Heimatgeschichte Die Magdeburger Bombennacht vom 16. Januar 1945
Wie die Menschen eines kleinen Dorfes am Rand der Börde sie erlebten.
Klein Bartensleben. Wenn im Januar eines jeden Jahres die Volksstimme an die Zerstörung Magdeburgs in der Bombennacht vom 16. Januar 1945 erinnert, fallen mir die Erzählungen meiner Großmutter ein. Wie sie, immer tief bewegt, davon gesprochen hat, dass der Himmel im Südosten in den Bombennächten hell vom Schein des Flammenmeeres war; dass die Bomber an vielen Tagen und in vielen Nächten über unser Dorf zum Angriff auf die Stadt geflogen sind.
Ältere Nachbarn erinnern sich noch heute, wie einmal ein getroffener, brennender Bomber so dicht über die Dächer von Klein Bartensleben geflogen ist, dass sie meinten, er würde die Schornsteine streifen. Abgestürzt ist er auf der Hochfläche Richtung Ostingersleben und der kleine Martin W., der mit der Dorfjugend unbedingt zur Absturzstelle wollte, konnte nach dem Anblick der verbrannten Besatzungsmitglieder Nächte lang nicht schlafen.
Enge Freundschaft mit Margot Müller
Ein deutsches Jagdfleugzeug stürzte im Sommer 1944 in ein Wäldchen am Jakobsbusch. Meine Großmutter musste nicht um Angehörige in Magdeburg bangen, aber sie war immer in Sorge wegen einer jungen Frau, die ihr sehr ans Herz gewachsen war.

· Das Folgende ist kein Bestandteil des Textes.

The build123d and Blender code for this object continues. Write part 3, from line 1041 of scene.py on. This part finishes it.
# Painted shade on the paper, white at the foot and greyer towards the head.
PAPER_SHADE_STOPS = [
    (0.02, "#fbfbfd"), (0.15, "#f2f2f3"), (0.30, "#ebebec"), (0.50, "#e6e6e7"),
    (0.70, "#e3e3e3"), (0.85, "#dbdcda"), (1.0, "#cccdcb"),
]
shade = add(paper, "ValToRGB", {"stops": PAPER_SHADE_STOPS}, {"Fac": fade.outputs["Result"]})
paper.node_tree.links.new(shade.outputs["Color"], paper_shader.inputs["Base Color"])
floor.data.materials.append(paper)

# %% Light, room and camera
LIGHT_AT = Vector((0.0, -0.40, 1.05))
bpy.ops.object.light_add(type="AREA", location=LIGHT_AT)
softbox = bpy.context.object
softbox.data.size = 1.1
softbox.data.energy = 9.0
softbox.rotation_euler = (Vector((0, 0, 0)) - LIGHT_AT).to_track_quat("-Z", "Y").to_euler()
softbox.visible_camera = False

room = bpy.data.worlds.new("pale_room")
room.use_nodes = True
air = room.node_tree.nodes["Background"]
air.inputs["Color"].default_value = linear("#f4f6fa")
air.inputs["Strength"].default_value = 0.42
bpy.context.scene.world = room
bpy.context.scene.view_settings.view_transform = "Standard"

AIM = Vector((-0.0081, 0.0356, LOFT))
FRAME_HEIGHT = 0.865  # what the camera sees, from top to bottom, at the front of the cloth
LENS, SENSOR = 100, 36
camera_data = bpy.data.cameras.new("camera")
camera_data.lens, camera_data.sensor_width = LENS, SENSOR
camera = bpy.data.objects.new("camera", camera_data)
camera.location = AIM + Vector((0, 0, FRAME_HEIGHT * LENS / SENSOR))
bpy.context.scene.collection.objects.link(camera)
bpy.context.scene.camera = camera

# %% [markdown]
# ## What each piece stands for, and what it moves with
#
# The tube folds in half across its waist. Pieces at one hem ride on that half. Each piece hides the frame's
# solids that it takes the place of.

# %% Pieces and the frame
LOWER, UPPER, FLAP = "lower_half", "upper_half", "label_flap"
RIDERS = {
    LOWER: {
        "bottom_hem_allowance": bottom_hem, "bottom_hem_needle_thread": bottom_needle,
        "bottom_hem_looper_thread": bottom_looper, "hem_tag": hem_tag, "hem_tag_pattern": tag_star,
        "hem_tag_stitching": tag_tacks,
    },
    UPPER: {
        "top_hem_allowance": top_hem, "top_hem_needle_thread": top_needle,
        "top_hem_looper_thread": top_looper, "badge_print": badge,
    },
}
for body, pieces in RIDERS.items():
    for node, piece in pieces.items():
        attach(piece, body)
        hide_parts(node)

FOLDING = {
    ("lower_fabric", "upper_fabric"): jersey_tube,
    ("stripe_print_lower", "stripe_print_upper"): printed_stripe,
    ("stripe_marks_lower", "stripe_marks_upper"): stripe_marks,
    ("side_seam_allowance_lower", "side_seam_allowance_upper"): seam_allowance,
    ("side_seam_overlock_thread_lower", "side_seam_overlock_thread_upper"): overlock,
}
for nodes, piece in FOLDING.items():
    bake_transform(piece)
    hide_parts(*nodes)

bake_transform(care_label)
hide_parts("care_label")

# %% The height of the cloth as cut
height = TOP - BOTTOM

Sie hieß Margot Müller und wohnte mit ihrer Familie in der Rotekrebsstraße 25 in der Altstadt von Magdeburg. Die Namensgleichheit war rein zufällig.

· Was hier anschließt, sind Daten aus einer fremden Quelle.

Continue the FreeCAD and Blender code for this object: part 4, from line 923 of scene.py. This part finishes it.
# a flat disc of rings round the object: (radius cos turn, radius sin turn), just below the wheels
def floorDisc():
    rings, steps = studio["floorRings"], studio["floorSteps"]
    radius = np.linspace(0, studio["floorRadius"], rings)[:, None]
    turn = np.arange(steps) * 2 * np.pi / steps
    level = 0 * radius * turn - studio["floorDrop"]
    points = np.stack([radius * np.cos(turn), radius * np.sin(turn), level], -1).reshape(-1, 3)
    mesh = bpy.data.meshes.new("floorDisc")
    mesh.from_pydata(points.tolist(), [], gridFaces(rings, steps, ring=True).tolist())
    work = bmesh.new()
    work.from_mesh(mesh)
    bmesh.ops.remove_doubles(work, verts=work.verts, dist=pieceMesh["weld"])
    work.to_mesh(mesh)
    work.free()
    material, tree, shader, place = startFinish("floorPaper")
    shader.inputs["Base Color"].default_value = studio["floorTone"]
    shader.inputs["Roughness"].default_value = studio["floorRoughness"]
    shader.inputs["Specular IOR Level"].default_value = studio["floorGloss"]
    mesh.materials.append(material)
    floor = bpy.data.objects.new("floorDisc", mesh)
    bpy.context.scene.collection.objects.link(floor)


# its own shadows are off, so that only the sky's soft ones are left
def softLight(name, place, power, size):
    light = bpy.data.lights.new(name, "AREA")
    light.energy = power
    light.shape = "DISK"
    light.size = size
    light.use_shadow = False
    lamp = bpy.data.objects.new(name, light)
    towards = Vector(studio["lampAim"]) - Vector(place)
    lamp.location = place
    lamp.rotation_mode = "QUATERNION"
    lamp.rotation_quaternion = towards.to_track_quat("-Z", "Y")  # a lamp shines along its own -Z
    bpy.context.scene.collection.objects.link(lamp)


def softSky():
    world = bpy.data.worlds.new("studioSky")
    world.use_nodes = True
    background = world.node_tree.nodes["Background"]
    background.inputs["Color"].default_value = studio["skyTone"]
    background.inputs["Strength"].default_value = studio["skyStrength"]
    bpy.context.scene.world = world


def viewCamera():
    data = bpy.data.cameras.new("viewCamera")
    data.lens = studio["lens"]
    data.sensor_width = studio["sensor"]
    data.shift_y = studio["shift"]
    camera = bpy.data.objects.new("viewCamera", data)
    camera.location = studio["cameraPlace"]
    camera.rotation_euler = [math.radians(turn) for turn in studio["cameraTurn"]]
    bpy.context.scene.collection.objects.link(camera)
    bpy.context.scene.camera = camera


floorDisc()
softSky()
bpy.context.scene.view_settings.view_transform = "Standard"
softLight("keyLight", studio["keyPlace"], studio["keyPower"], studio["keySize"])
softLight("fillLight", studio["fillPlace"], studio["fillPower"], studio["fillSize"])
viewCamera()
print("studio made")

Margot war um das Jahr 1939 als junges Mädchen zu uns auf den Hof nach Klein Bartensleben gekommen um ihr sogenanntes „Pflichtjahr“ in der Landwirtschaft abzuleisten. Trotz des Altersunterschiedes war eine enge Freundschaft zwischen ihr und meiner Großmutter gewachsen. Nachdem sie nach Magdeburg zurückgekehrt war und eine Büroarbeit in einer Magdeburger Firma aufgenommen hatte, gingen viele Briefe zwischen Klein Bartensleben und Magdeburg hin und her. Einige Male war Margot auch noch zu Besuch bei meinen Großeltern.

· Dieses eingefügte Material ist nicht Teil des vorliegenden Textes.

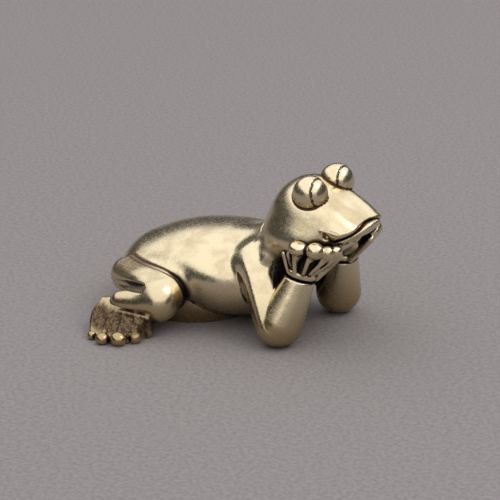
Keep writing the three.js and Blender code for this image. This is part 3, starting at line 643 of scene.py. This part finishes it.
def aged_brass():
    tree = Tree("aged_brass")
    place = tree.add("TexCoord").outputs["Object"]
    cloud = tree.noise(260, 4, vector=place)
    speck = tree.noise(1900, 3, 0.7, vector=place)
    blotch = tree.noise(1900, 4, 0.75, vector=place)
    grain = tree.noise(5200, 2, 0.6, vector=place)
    streak = tree.add("Mapping", {"Vector": place, "Rotation": (0.4, 0.9, 0.3), "Scale": (0.07, 1, 1)})
    scratch = tree.noise(4200, 2, 0.5, vector=streak.outputs[0])
    crevice, hollow, recess = (tree.attribute(n) for n in ("crevice", "hollow", "recess"))
    ragged = tree.scaled(speck, 0.5, -0.25)
    grooved = tree.math("ADD", crevice, ragged)
    patina = tree.math("MAXIMUM", tree.step(grooved, 0.3, 0.62), tree.step(crevice, 0.3, 0.5))
    dull = tree.step(tree.math("ADD", hollow, ragged), 0.38, 0.8)
    # Painted shade: black at the bottom of the deepest hollows, faded out from the eyes upwards, and the
    # painted black shade behind the fronts of the fingers.
    shade_below_eyes = tree.step(tree.attribute("height"), 16.5, 19.5, 1, 0.12)
    deep = tree.step(tree.math("ADD", recess, tree.math("MULTIPLY", ragged, 0.6)), 0.42, 0.68)
    deep = tree.math("MAXIMUM", tree.math("MULTIPLY", deep, shade_below_eyes), tree.attribute("finger_shade"))
    # The web's dark patina, and a dark reflection painted as shade on the hips: both turn the colour towards
    # tarnish, patina and black below.
    left = tree.attribute("web_patina_and_hip_shade")
    spots = tree.step(blotch, 0.44, 0.56)
    speckled = tree.math("MULTIPLY", left, tree.scaled(spots, 0.35, 0.5))
    dull = tree.math("MAXIMUM", dull, left)
    patina = tree.math("MAXIMUM", patina, tree.math("MULTIPLY", speckled, 0.95))
    dark_web_patina_and_hip_shade = tree.math("MULTIPLY", left, tree.step(blotch, 0.44, 0.56, 0.35, 0.75))
    deep = tree.math("MAXIMUM", deep, dark_web_patina_and_hip_shade)
    tarnish_and_low_shade = tree.math("MULTIPLY", tree.step(cloud, 0.42, 0.7), 0.4)
    # Painted shade: the lowest parts take the tarnish colour, standing in for the warm floor that they
    # reflect.
    low = tree.math("MULTIPLY", tree.step(tree.attribute("height"), 1, 11, 1, 0), 0.75)
    tarnish_and_low_shade = tree.math("MAXIMUM", tree.math("MAXIMUM", tarnish_and_low_shade, low), tree.math("MULTIPLY", dull, 0.9))
    colour = tree.blend(tarnish_and_low_shade, BRASS, TARNISH_AND_LOW_SHADE)
    colour = tree.blend(patina, colour, PATINA)
    colour = tree.blend(deep, colour, BLACK_SHADE_AND_PATINA)
    covered = tree.math("MAXIMUM", patina, deep)
    metal = tree.math("SUBTRACT", 1.0, tree.math("MULTIPLY", covered, 0.55))
    rough = tree.step(speck, 0.35, 0.75, 0.2, 0.32)
    rough = tree.math("ADD", rough, tree.math("MULTIPLY", covered, 0.3))
    relief = tree.math("ADD", tree.math("MULTIPLY", speck, 0.6), tree.math("MULTIPLY", grain, 0.3))
    relief = tree.math("ADD", relief, tree.math("MULTIPLY", scratch, 0.3))
    bump = tree.add("Bump", {"Strength": 0.25, "Distance": 0.00006, "Height": relief})
    shader = tree.add("BsdfPrincipled", {
        "Base Color": colour, "Metallic": metal, "Roughness": rough, "Normal": bump.outputs[0],
    })
    out = tree.add("OutputMaterial")
    tree.links.new(shader.outputs[0], out.inputs[0])
    return tree.material


def pale_floor():
    tree = Tree("pale_floor")
    place = tree.add("TexCoord").outputs["Object"]
    fibre = tree.noise(1400, 4, 0.7, vector=place)
    colour = tree.blend(tree.step(fibre, 0.3, 0.7), shade(124, 118, 118), shade(144, 138, 138))
    bump = tree.add("Bump", {"Strength": 0.2, "Distance": 0.0001, "Height": fibre})
    shader = tree.add("BsdfPrincipled", {"Base Color": colour, "Roughness": 0.9, "Normal": bump.outputs[0]})
    out = tree.add("OutputMaterial")
    tree.links.new(shader.outputs[0], out.inputs[0])
    return tree.material


def add_object(name, data):
    made = bpy.data.objects.new(name, data)
    bpy.context.scene.collection.objects.link(made)
    return made


def floor():
    half = 1.5
    mesh = bpy.data.meshes.new("floor")
    corners = [(-half, -half, 0), (half, -half, 0), (half, half, 0), (-half, half, 0)]
    mesh.from_pydata(corners, [], [(0, 1, 2, 3)])
    made = add_object("floor", mesh)
    mesh.materials.append(pale_floor())


# The camera's bearing and height are the photo's. Its place is given along its own axes.
VIEW_TURN, VIEW_RISE = math.radians(34), math.radians(20)
CAMERA_RIGHT, CAMERA_UP, CAMERA_BACK = -9.048, 12.222, 360.3
FOCAL_PIXELS, FRAME_PIXELS, SENSOR = 2270, 500, 36


def look_axes(turn, rise):
    right = vec(math.cos(turn), math.sin(turn), 0)
    back = vec(math.sin(turn) * math.cos(rise), -math.cos(turn) * math.cos(rise), math.sin(rise))
    return right, np.cross(back, right), back


def matrix_of(right, up, back, at):
    rows = [(*axis, place) for axis, place in zip(np.stack([right, up, back], 1), at)]
    return Matrix([*rows, (0, 0, 0, 1)])


def camera(shift):
    right, up, back = look_axes(VIEW_TURN, VIEW_RISE)
    at = right * CAMERA_RIGHT + up * CAMERA_UP + back * CAMERA_BACK + shift
    data = bpy.data.cameras.new("camera")
    data.lens = FOCAL_PIXELS / FRAME_PIXELS * SENSOR
    data.sensor_width = SENSOR
    data.clip_start = 0.01
    made = add_object("camera", data)
    made.matrix_world = matrix_of(right, up, back, at * MM)
    bpy.context.scene.camera = made


# The lamps: rise and turn in degrees from the level and from the view, sizes in metres.
LAMPS = (
    dict(name="overhead", turn=0, rise=90, distance=0.5, aside=-0.185, width=1.6, depth=2.37, radiance=1.2),
    dict(name="key", turn=75, rise=55, distance=1, aside=0, width=0.5, depth=0.5, radiance=2.2),
    dict(name="front", turn=0, rise=10, distance=2, aside=0, width=3, depth=1, radiance=0.36),
)
WORLD_STRENGTH = 0.22


def softbox(name, turn, rise, distance, aside, width, depth, radiance):
    """A rectangular lamp over the frog, turned from the view and moved aside along its own plane."""
    right, up, back = look_axes(VIEW_TURN + math.radians(turn), math.radians(rise))
    data = bpy.data.lights.new(name, "AREA")
    data.shape = "RECTANGLE"
    data.size, data.size_y = width, depth
    data.energy = radiance * math.pi * width * depth
    made = add_object(name, data)
    made.matrix_world = matrix_of(right, up, back, back * distance + up * aside)


def surroundings():
    world = bpy.data.worlds.new("studio")
    bpy.context.scene.world = world
    world.use_nodes = True
    background = world.node_tree.nodes["Background"]
    background.inputs["Color"].default_value = shade(150, 148, 146)
    background.inputs["Strength"].default_value = WORLD_STRENGTH
    for lamp in LAMPS:
        softbox(**lamp)


floor()
mesh, shift = cast_frog()
piece = add_object("frog_cast", mesh)
mesh.materials.append(aged_brass())
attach(piece, "root")
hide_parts("frog")
camera(shift)
surroundings()
bpy.context.scene.view_settings.view_transform = "Standard"
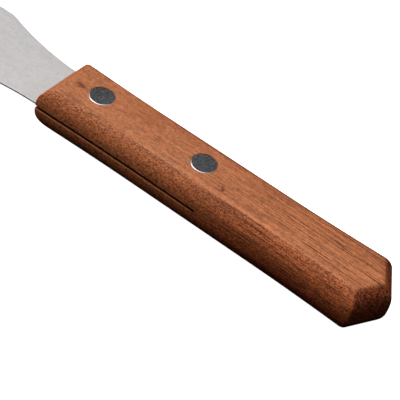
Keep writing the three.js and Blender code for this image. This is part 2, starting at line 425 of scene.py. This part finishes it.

Zwei ihrer Briefe sind erhalten geblieben. In dem Brief vom 29. September 1944 beschreibt sie einen Bombenangriff vom Vortag. Auch wenn es nur wenige Worte sind, lassen sie die ganze Angst der Menschen in den Kellern ahnen. Bei diesem Bombardement wurden in ihrer Wohnung nur Fensterscheiben zerstört und sie selbst hatte in ihrer Firma im Luftschutzkeller überlebt.
Das Schicksal von Margot Müller
Im zweiten Brief vom 15. Dezember 1944 tröstet sie meine Großmutter, die um ihren zu dieser Zeit vermissten Sohn bangt. Dann berichtet sie von ihrem Vater, dem im Lazarett in Westfalen ein Bein wegen an der Front erlittener Erfrierungen amputiert werden sollte. Aber aus ihrem Brief spricht auch Hoffnung, Lebensmut und vorweihnachtliche Freude. Genau einen Monat und einen Tag später ist Margot Müller im Feuersturm der Bombennacht vom 16. Januar 1945 im Keller ihrer Wohnung gestorben. Ihre Mutter überlebte und hat meine Großmutter in einem leider nicht erhaltenen Brief vom Tod ihrer Tochter informiert.
Die Rotekrebsstraße war so stark zerstört, dass sie nicht wieder aufgebaut wurde. Da auch mein Vater, der aus der Gefangenschaft zurückkehrte, oft von Margot gesprochen hat, habe ich diese Trauer übernommen und in der Vergangenheit bei Gottesdiensten am Volkstrauertag an diese junge Frau und ihr Schicksal erinnert. Und ich will nicht, dass rechte Brandstifter diese furchtbare Tragödie einer Stadt und ihrer Einwohner für ihre Ziele missbrauchen.